- Born: September 26, 1989 (age 36) São Paulo, Brazil
- Occupations: Actor and singer
- Years active: 1993–present
- Known for: Whose Line Is It Anyway? and Young Hearts
- Height: 187 cm (6 ft 2 in)

= Gustavo Goulart =

Brazilian actor and singer

Gustavo Goulart (born September 26, 1989) is a Brazilian actor and singer.

He started his career at four years old, with films and series in his country of origin (Brazil), and also overseas, in many countries.
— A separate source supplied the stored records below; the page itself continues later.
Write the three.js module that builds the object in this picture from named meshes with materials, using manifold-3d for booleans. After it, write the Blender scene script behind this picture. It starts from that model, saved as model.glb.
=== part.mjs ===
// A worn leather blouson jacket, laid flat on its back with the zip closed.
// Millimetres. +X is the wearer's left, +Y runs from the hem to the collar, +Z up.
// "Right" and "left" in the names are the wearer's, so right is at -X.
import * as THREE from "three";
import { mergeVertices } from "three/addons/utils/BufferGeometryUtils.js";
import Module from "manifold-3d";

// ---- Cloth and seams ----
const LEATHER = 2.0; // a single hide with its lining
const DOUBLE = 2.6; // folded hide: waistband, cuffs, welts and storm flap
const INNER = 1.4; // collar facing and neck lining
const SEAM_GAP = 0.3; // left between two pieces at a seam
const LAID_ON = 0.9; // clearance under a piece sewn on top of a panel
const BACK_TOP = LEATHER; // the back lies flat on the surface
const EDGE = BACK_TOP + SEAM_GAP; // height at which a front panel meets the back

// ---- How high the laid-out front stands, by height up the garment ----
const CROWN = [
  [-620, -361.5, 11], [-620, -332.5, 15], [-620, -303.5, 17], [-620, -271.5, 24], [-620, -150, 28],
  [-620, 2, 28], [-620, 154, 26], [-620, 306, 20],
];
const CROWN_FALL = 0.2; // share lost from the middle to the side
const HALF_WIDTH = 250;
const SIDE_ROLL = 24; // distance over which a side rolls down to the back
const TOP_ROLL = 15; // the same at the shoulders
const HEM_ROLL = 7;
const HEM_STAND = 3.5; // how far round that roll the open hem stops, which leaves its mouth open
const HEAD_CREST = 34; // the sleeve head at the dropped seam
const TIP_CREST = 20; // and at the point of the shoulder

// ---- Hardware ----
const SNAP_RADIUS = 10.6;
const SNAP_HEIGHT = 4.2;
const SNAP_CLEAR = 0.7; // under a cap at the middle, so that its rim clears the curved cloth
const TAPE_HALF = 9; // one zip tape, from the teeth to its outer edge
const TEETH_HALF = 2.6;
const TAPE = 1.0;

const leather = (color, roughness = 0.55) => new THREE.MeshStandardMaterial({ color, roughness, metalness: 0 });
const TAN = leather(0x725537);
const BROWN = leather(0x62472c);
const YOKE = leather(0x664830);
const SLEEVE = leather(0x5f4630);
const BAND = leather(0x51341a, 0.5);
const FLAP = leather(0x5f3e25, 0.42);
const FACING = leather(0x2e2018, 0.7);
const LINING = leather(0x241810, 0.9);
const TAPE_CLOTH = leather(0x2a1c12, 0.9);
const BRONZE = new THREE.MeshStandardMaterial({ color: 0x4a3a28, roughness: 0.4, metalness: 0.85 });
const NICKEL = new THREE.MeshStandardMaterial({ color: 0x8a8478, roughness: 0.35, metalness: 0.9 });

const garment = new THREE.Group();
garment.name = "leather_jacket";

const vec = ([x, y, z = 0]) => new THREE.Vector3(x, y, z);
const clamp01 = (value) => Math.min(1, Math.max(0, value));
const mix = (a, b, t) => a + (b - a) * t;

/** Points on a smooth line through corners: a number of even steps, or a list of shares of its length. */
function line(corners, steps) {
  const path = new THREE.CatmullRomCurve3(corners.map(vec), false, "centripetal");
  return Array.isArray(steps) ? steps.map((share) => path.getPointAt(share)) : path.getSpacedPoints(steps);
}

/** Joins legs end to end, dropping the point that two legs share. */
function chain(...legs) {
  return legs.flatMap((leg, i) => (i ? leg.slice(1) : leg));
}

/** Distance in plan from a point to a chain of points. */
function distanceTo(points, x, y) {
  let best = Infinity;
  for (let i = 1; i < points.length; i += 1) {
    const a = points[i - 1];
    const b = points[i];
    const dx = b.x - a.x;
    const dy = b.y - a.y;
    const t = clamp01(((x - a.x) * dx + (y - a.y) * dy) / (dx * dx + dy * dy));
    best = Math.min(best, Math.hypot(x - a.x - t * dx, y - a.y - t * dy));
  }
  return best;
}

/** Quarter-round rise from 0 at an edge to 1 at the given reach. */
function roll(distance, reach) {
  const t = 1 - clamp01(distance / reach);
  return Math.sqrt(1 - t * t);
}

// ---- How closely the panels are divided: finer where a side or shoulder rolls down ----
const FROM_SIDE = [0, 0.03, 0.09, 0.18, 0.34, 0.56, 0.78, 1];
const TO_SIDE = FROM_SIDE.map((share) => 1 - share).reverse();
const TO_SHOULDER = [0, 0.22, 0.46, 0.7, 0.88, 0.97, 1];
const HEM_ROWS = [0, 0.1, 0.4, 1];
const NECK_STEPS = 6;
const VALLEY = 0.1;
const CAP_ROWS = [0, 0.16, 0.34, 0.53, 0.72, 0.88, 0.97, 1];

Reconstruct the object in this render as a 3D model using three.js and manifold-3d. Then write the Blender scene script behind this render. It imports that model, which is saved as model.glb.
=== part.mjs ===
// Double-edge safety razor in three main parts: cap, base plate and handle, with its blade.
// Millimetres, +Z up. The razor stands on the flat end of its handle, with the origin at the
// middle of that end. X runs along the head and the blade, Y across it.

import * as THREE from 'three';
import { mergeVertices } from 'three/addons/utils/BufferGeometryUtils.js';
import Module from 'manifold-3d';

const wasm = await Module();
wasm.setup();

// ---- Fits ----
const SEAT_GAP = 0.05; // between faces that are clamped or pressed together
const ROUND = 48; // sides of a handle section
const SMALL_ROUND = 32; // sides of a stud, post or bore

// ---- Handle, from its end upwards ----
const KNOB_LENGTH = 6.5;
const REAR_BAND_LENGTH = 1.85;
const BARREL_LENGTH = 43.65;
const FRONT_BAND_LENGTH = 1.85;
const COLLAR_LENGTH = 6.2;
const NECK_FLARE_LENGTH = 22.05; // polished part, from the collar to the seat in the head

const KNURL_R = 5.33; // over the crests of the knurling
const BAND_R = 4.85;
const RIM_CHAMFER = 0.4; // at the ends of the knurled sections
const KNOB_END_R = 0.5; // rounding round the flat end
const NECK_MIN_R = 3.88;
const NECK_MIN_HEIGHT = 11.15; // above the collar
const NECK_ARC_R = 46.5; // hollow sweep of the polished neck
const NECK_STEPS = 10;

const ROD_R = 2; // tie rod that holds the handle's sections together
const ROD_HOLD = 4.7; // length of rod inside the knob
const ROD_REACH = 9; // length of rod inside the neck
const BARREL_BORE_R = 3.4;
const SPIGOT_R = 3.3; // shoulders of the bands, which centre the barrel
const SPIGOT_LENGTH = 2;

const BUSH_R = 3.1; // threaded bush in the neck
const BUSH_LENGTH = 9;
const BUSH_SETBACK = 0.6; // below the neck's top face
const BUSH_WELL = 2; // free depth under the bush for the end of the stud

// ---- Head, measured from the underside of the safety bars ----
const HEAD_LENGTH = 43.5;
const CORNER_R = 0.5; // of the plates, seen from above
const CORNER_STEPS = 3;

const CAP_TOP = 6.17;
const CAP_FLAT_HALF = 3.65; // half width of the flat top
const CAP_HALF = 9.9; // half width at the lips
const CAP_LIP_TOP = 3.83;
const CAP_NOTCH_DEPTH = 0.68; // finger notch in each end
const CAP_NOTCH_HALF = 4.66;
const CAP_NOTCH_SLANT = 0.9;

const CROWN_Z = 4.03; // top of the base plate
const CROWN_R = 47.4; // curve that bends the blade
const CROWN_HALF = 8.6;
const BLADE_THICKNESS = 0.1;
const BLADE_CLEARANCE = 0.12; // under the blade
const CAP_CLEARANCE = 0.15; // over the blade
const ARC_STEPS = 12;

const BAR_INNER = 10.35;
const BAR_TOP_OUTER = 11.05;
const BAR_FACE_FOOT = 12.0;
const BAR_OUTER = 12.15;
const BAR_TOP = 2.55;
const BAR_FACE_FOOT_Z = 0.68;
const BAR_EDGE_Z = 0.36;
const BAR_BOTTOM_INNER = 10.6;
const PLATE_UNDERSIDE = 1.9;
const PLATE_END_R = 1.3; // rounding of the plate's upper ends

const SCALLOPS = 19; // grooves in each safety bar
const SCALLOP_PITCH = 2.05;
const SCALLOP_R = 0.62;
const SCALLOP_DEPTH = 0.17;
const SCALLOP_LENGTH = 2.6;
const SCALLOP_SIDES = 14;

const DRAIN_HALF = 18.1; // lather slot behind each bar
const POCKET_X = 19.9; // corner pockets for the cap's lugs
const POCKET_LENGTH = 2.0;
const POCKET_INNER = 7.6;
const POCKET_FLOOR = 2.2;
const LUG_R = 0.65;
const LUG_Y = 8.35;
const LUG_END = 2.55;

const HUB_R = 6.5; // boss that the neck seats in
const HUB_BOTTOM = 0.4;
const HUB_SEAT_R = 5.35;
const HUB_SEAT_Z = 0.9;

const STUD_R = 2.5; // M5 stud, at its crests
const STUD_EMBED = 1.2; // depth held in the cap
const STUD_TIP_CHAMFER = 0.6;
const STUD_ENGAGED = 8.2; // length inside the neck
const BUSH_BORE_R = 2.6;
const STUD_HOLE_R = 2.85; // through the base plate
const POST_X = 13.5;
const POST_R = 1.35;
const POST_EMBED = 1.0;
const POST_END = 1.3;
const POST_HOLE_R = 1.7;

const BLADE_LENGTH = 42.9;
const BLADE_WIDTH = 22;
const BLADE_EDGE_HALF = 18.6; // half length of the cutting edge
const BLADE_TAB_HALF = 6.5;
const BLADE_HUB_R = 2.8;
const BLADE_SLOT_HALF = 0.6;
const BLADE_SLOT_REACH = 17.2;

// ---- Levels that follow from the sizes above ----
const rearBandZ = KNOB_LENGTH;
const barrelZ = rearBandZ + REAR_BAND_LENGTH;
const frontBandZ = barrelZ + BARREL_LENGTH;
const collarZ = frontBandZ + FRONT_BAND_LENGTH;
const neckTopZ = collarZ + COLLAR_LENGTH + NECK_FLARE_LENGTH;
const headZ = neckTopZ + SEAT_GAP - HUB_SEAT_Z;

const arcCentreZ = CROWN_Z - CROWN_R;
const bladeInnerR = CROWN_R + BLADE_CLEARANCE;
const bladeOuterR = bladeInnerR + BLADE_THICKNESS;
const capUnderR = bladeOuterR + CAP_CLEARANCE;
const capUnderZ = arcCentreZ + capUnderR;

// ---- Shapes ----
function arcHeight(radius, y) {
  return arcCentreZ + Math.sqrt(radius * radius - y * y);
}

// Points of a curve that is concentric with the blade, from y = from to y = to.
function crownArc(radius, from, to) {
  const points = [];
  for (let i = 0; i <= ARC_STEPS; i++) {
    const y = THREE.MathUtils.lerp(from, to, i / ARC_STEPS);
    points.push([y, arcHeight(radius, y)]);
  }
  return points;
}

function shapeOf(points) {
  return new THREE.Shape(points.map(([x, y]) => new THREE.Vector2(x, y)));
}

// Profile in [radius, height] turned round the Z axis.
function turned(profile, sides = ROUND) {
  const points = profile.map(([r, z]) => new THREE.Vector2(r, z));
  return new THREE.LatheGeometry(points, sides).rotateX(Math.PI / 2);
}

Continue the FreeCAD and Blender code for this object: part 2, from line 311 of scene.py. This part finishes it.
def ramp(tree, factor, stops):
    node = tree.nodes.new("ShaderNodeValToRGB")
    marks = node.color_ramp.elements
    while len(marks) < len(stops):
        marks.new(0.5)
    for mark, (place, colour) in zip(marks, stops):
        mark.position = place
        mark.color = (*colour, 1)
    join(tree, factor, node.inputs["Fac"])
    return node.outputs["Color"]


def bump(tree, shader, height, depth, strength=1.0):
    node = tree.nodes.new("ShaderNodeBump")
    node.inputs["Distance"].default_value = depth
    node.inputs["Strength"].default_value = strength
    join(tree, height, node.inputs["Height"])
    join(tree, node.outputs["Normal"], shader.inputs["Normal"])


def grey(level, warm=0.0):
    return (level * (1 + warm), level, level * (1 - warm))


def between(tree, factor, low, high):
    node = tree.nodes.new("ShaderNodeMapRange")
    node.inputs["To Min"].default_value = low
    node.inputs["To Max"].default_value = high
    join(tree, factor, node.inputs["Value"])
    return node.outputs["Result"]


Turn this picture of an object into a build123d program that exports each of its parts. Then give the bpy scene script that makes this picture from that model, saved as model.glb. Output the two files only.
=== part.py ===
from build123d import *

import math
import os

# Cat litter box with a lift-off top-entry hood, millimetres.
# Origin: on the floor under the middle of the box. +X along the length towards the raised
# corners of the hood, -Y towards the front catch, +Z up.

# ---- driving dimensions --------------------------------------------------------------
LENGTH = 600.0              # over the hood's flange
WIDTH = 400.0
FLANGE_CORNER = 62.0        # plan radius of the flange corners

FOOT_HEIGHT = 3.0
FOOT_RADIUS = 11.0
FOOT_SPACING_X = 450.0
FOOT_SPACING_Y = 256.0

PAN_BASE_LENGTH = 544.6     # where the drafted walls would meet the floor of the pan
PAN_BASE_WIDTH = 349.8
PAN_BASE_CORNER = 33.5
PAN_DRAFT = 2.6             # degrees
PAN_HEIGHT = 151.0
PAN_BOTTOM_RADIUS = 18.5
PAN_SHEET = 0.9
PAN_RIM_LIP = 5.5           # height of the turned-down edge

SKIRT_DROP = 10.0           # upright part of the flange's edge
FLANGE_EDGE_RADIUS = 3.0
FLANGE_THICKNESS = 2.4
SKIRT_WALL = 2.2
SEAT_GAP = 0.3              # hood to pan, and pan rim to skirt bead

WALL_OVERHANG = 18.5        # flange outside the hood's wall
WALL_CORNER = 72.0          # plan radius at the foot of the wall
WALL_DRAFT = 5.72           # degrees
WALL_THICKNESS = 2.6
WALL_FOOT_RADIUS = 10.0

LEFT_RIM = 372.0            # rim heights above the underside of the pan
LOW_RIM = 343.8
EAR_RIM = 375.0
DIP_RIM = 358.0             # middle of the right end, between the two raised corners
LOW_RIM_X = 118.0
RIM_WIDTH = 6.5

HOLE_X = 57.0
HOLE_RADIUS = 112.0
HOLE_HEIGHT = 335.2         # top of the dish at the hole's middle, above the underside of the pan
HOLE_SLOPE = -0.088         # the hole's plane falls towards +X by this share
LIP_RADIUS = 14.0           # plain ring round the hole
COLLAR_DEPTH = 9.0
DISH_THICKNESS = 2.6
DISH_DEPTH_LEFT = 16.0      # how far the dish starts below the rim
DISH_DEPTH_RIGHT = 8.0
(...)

He had some roles at Rede Globo as an actor, but decided to focus on his international career.

As a singer, his discography has two albums: Estúdio A: My First (2006 – original songs), and Southern Chords: Worldwide Hits (2016 – cover songs), both distributed worldwide and available in online music stores and streaming services.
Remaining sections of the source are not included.